== Raw records
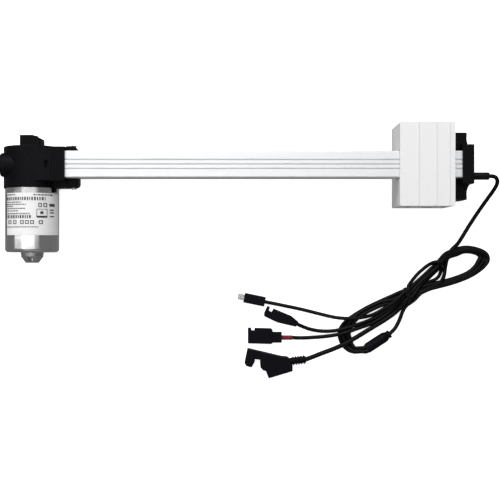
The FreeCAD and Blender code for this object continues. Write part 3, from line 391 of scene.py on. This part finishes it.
LATCH_POINTS = looped_lead(
    (-2.4, 8.2),
    [(7.0, 6.5)] * 2 + [(10.5, 6.0)] + [(13.5, 5.2)] * 3
    + [(11.0, 6.2), (6.6, 7.6), (6.3, 7.8), (6.6, 7.8), (12.2, 4.6)],
    (5.8, 2.2), "latch",
    [(-2.7, 2.2)] * 4 + [(-2.8, 2.8), (-3.4, 4.6)],
    (-4.6, 6.2),
    [(183, -126.8, 8.4), (170, -135.8, 4.2), (156, -144.2, 4.4),
     (141, -149.2, 8), (128, -153, 9.8), (114, -157.2, 6.5), (99.5, -158.2, 2.5), (86, -156.3, 2.6),
     (76, -152.7, 4), (69.2, -149.4, 4.6)])

MAIN_POINTS = RELIEF_TO_HANK + MAIN_IN_HANK + HANK_TO_SPLITTER


def cord_curve(name, points, diameter):
    """A round cord along a smooth spline whose control points are the route's points."""
    data = bpy.data.curves.new(name, "CURVE")
    data.dimensions = "3D"
    data.bevel_depth = 1.0             # times each point's radius, which is the cord's own
    data.bevel_resolution = 5
    data.resolution_u = 8
    data.use_fill_caps = True
    spline = data.splines.new("NURBS")
    spline.points.add(len(points) - 1)
    for control, point in zip(spline.points, points):
        control.co = (*mm(*point), 1.0)
        control.radius = diameter / 2
    spline.order_u = 3
    spline.use_endpoint_u = True
    data.materials.append(MATERIALS["cable_black"])
    cord = bpy.data.objects.new(name, data)
    bpy.context.scene.collection.objects.link(cord)
    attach(cord, "frame")
    return cord


# name: points, diameter, length in metres, far end, pieces on it, CAD nodes it stands for
CORDS = {
    "main_cord": (MAIN_POINTS, MAIN_D, 0.2458, "fitting", ["strain_relief", "splitter", "cable_tie"],
                  ["main_cable", "splitter_cable", "cable_hank"]),
    "usb_cord": (USB_POINTS, USB_D, 0.4388, "plug", ["usb_plug", "usb_plug_shell"], ["usb_lead"]),
    "latch_cord": (LATCH_POINTS, LEAD_D, 0.4896, "connector", ["latch_connector"], ["latch_lead"]),
    "socket_cord": (SOCKET_POINTS, LEAD_D, 0.4939, "connector", ["socket_connector", "red_sleeve"],
                    ["socket_lead"]),
    "power_cord": (POWER_POINTS, POWER_D, 0.4842, "plug", ["power_plug", "power_plug_relief"],
                   ["power_lead"]),
}

for cord_name, (points, diameter, length, far_end, pieces, solids) in CORDS.items():
    cord = cord_curve(cord_name, points, diameter)
    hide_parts(*solids)


# ---- floor and light -----------------------------------------------------------------
FLOOR_SIZE, FLOOR_GAP = 6.0, 0.0002    # metres; the gap keeps the floor clear of what lies on it
FLOOR_GLOW = 0.8                       # keeps the floor pure white under the object's shadow
SKY_STRENGTH = 0.28


def floor():
    floor_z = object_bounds()[0][2] - FLOOR_GAP
    bpy.ops.mesh.primitive_plane_add(size=FLOOR_SIZE, location=(0, 0, floor_z))
    plane = bpy.context.object
    plane.name = "floor"
    shader = Shader("floor_white", (0.92, 0.92, 0.92), 0.0, 0.9)
    shader.set("Emission Color", (1, 1, 1, 1))
    shader.set("Emission Strength", FLOOR_GLOW)
    plane.data.materials.append(shader.material)
    plane.visible_glossy = False
    plane.visible_diffuse = False
    plane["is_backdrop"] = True


def soft_light(name, at, aim, size, power):
    """A rectangular light; places and sizes in metres, power in watts."""
    data = bpy.data.lights.new(name, "AREA")
    data.shape = "RECTANGLE"
    data.size, data.size_y = size
    data.energy = power
    light = bpy.data.objects.new(name, data)
    light.location = at
    light.rotation_euler = (Vector(aim) - Vector(at)).to_track_quat("-Z", "Y").to_euler()
    bpy.context.scene.collection.objects.link(light)


def world():
    made = bpy.data.worlds.new("studio")
    made.use_nodes = True
    background = made.node_tree.nodes["Background"]
    background.inputs["Color"].default_value = (1, 1, 1, 1)
    background.inputs["Strength"].default_value = SKY_STRENGTH
    bpy.context.scene.world = made


floor()
world()
soft_light("overhead", (-0.2, 0.15, 1.6), (-0.1, 0, 0), (2.0, 1.1), 5.9)
soft_light("top_softbox", (0.0, 1.1, 1.15), (0, 0, 0), (1.6, 1.0), 12.0)
soft_light("left_softbox", (-0.8, 1.0, 0.7), (0.2, 0, 0), (0.8, 0.8), 7.0)
soft_light("bottom_softbox", (0.0, -1.2, 1.15), (0, -0.05, 0), (1.6, 1.0), 1.5)
soft_light("left_strip", (-1.1, 0.0, 1.1), (-0.23, 0, 0), (0.08, 1.4), 1.1)
soft_light("centre_strip", (-0.33, 0.0, 1.3), (-0.23, 0, 0), (0.05, 1.2), 0.6)
soft_light("right_strip", (0.12, 0.0, 1.3), (-0.23, 0, 0), (0.05, 1.2), 0.45)
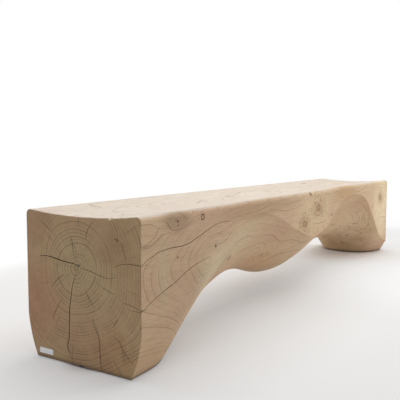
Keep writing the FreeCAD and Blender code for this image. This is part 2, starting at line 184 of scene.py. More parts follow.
====
▸ Work to complete
Copy out every line of the material above that mentions the word "scene".

▸ The output
The FreeCAD and Blender code for this object continues. Write part 3, from line 391 of scene.py on. This part finishes it.
    bpy.context.scene.collection.objects.link(cord)
    bpy.context.scene.collection.objects.link(light)
    bpy.context.scene.world = made
Keep writing the FreeCAD and Blender code for this image. This is part 2, starting at line 184 of scene.py. More parts follow.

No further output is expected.